▶ [REQUIRED TASK]:
Reproduce only this span: the line containing "---------- Tank band", the line containing "bpy.context.scene.collection.objects.link(empty)", and every line between them, all exactly as given.

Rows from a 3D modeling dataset

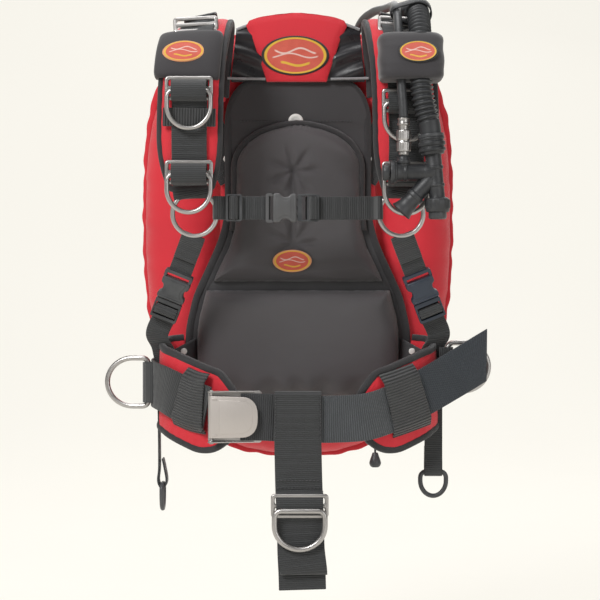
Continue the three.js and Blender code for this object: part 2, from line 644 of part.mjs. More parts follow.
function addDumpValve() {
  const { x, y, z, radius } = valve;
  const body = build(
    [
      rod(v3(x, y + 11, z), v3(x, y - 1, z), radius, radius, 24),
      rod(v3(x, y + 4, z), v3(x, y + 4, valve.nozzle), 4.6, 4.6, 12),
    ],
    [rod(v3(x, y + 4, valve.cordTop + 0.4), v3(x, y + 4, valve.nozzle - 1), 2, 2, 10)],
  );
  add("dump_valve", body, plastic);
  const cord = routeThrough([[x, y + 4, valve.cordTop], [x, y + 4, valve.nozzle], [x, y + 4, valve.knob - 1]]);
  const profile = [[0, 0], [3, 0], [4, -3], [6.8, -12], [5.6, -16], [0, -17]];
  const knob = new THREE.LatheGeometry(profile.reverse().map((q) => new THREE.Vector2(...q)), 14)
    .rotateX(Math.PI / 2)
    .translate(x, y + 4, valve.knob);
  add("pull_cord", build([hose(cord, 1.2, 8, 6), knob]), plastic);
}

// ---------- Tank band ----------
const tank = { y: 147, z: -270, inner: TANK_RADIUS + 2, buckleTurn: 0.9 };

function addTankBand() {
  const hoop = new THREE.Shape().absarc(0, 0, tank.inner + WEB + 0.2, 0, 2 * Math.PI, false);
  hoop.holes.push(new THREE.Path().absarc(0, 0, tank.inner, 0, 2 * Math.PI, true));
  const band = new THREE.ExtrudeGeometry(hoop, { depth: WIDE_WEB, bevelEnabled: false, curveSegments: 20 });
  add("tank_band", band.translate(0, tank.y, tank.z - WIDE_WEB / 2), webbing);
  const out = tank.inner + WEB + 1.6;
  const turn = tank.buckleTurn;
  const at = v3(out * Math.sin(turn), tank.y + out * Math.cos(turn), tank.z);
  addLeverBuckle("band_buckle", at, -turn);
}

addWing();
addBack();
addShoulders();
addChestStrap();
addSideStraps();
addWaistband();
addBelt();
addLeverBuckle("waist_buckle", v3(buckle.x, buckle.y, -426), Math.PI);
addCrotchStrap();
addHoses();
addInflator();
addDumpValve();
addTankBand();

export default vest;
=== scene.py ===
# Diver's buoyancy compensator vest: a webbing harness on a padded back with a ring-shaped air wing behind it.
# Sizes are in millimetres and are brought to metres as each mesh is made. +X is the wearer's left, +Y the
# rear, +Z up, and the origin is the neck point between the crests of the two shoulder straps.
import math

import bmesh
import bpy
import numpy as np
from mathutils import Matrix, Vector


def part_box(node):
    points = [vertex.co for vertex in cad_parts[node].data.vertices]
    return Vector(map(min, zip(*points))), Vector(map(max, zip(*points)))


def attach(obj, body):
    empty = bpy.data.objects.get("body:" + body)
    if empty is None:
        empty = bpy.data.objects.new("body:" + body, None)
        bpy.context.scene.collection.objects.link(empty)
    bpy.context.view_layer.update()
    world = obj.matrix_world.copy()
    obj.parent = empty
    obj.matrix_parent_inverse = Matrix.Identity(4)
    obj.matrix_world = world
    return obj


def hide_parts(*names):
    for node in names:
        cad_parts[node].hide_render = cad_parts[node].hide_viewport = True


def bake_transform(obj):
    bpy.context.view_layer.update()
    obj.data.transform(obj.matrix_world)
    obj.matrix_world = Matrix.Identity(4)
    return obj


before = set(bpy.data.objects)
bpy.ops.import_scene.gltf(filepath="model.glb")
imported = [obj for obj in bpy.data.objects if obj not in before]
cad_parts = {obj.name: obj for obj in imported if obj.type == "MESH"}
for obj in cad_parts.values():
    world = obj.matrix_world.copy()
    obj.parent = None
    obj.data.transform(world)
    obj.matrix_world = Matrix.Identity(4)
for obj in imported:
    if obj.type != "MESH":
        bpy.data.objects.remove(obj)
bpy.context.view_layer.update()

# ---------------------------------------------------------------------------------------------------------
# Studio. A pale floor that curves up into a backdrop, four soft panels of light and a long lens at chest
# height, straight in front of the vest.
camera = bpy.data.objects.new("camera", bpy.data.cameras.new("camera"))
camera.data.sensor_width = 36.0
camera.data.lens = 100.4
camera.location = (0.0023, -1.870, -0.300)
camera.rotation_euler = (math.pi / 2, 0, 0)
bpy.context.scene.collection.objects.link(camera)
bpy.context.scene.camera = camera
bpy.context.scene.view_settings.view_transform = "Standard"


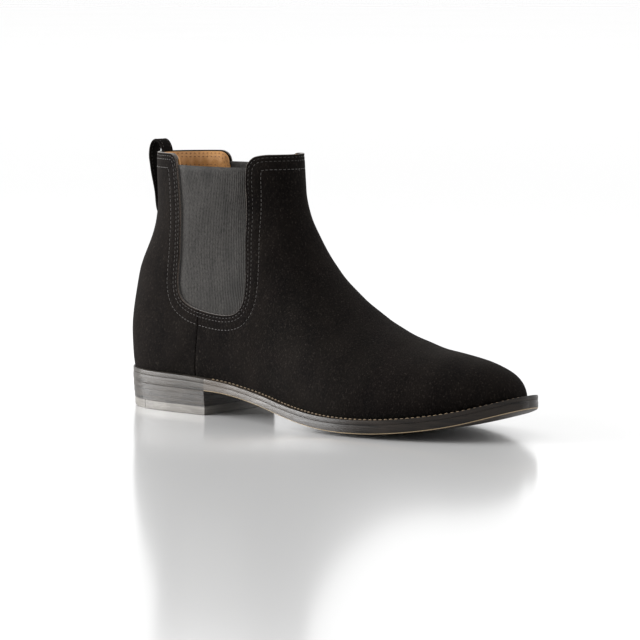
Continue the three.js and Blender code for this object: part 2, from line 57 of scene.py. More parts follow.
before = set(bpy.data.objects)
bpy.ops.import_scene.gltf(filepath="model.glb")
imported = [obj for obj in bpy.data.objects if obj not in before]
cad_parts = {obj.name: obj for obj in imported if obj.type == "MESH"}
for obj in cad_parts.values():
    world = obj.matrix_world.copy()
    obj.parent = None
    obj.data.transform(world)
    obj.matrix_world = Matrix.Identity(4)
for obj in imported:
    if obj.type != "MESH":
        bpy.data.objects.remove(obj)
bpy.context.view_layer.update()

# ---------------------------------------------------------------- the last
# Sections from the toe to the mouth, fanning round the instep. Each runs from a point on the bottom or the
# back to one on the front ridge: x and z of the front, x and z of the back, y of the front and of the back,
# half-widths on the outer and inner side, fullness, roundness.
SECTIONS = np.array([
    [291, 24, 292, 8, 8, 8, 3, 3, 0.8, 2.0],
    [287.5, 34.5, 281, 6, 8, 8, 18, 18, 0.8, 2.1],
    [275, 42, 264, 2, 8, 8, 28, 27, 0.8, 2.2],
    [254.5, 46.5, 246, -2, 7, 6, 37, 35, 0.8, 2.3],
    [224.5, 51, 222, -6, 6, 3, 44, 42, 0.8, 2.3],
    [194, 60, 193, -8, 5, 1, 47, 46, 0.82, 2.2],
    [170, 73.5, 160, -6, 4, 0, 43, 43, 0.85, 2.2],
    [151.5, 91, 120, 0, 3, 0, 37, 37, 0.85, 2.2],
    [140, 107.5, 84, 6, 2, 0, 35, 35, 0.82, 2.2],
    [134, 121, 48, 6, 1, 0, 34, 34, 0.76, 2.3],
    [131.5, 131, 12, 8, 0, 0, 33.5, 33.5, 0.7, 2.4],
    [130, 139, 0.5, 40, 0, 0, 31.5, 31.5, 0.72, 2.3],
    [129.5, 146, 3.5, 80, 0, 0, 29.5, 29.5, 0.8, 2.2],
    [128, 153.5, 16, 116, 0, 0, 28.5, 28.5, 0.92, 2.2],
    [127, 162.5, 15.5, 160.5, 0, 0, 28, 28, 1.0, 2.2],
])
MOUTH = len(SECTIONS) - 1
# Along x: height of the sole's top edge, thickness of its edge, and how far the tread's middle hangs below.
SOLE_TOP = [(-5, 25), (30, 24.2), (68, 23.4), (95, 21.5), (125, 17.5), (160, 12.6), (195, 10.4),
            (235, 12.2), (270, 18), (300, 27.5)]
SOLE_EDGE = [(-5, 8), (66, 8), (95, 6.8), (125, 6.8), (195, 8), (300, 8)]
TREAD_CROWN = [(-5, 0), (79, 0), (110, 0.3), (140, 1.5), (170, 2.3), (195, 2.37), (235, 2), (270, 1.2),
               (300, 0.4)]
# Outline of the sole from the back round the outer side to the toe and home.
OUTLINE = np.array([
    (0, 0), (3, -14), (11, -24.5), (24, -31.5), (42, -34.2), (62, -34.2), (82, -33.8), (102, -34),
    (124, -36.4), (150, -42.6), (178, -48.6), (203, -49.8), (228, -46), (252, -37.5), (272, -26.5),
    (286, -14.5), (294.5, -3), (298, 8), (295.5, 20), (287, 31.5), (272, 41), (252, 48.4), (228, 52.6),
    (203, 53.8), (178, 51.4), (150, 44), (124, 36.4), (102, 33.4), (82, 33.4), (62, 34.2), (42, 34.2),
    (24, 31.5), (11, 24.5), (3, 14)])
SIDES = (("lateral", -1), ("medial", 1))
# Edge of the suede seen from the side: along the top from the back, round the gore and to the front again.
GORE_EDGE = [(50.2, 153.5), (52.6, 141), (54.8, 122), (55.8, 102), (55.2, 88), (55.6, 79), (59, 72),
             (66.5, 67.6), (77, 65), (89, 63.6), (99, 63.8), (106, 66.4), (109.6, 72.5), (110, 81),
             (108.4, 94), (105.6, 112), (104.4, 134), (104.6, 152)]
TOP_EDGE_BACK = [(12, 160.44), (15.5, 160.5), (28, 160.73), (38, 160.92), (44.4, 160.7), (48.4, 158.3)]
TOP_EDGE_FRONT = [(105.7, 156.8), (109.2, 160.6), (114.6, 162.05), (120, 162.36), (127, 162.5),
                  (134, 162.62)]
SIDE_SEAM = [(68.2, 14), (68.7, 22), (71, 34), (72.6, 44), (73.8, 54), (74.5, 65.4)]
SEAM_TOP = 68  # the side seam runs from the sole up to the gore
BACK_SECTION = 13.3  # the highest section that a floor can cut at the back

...

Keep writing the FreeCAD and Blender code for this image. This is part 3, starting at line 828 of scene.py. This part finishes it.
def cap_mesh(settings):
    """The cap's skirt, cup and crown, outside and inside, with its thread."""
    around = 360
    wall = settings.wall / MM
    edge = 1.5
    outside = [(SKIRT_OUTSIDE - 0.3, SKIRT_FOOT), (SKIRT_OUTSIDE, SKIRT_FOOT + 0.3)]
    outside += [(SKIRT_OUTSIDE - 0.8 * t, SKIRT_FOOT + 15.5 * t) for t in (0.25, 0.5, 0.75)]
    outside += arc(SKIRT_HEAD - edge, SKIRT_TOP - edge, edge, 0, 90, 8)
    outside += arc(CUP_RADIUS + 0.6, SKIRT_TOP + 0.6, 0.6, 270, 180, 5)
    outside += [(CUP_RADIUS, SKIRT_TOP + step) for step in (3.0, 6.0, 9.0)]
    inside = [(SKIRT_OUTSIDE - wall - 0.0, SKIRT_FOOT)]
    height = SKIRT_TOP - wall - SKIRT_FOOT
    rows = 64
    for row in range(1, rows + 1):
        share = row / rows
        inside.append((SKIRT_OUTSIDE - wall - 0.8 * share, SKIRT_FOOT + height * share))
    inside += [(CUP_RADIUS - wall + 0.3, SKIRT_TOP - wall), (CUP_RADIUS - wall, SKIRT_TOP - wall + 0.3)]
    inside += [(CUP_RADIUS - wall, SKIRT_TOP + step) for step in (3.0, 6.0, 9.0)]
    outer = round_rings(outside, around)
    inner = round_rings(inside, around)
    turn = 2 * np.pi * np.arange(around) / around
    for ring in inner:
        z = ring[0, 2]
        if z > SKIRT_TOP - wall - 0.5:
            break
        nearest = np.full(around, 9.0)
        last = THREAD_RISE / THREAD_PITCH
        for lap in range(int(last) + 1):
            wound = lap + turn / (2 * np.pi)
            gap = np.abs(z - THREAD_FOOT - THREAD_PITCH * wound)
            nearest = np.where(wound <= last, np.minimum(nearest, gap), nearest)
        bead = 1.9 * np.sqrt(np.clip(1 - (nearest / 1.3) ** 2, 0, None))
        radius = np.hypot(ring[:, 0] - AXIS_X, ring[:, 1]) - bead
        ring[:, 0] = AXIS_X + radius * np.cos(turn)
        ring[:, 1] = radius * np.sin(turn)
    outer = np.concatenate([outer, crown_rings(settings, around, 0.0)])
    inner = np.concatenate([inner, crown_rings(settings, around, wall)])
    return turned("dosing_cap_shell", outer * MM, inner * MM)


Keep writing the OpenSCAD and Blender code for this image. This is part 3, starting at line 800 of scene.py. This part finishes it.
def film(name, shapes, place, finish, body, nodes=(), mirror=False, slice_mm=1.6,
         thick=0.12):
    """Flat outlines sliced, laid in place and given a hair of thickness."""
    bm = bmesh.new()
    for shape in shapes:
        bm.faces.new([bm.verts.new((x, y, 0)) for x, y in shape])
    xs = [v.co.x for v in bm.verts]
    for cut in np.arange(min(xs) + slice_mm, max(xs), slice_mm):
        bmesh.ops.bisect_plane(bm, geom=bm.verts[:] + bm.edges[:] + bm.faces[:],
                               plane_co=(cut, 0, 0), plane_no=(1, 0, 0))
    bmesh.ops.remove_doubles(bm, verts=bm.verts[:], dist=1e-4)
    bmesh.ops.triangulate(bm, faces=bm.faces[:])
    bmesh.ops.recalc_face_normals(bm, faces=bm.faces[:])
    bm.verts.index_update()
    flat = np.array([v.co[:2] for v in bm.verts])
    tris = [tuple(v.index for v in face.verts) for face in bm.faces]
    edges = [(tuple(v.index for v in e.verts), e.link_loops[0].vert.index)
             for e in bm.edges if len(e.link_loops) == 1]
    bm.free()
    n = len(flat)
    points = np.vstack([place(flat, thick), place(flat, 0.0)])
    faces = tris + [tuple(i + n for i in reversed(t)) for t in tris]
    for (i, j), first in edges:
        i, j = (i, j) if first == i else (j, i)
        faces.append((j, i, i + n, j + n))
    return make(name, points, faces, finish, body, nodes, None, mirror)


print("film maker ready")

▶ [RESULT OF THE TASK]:
// ---------- Tank band ----------
const tank = { y: 147, z: -270, inner: TANK_RADIUS + 2, buckleTurn: 0.9 };

function addTankBand() {
  const hoop = new THREE.Shape().absarc(0, 0, tank.inner + WEB + 0.2, 0, 2 * Math.PI, false);
  hoop.holes.push(new THREE.Path().absarc(0, 0, tank.inner, 0, 2 * Math.PI, true));
  const band = new THREE.ExtrudeGeometry(hoop, { depth: WIDE_WEB, bevelEnabled: false, curveSegments: 20 });
  add("tank_band", band.translate(0, tank.y, tank.z - WIDE_WEB / 2), webbing);
  const out = tank.inner + WEB + 1.6;
  const turn = tank.buckleTurn;
  const at = v3(out * Math.sin(turn), tank.y + out * Math.cos(turn), tank.z);
  addLeverBuckle("band_buckle", at, -turn);
}

addWing();
addBack();
addShoulders();
addChestStrap();
addSideStraps();
addWaistband();
addBelt();
addLeverBuckle("waist_buckle", v3(buckle.x, buckle.y, -426), Math.PI);
addCrotchStrap();
addHoses();
addInflator();
addDumpValve();
addTankBand();

export default vest;
=== scene.py ===
# Diver's buoyancy compensator vest: a webbing harness on a padded back with a ring-shaped air wing behind it.
# Sizes are in millimetres and are brought to metres as each mesh is made. +X is the wearer's left, +Y the
# rear, +Z up, and the origin is the neck point between the crests of the two shoulder straps.
import math

import bmesh
import bpy
import numpy as np
from mathutils import Matrix, Vector


def part_box(node):
    points = [vertex.co for vertex in cad_parts[node].data.vertices]
    return Vector(map(min, zip(*points))), Vector(map(max, zip(*points)))


def attach(obj, body):
    empty = bpy.data.objects.get("body:" + body)
    if empty is None:
        empty = bpy.data.objects.new("body:" + body, None)
        bpy.context.scene.collection.objects.link(empty)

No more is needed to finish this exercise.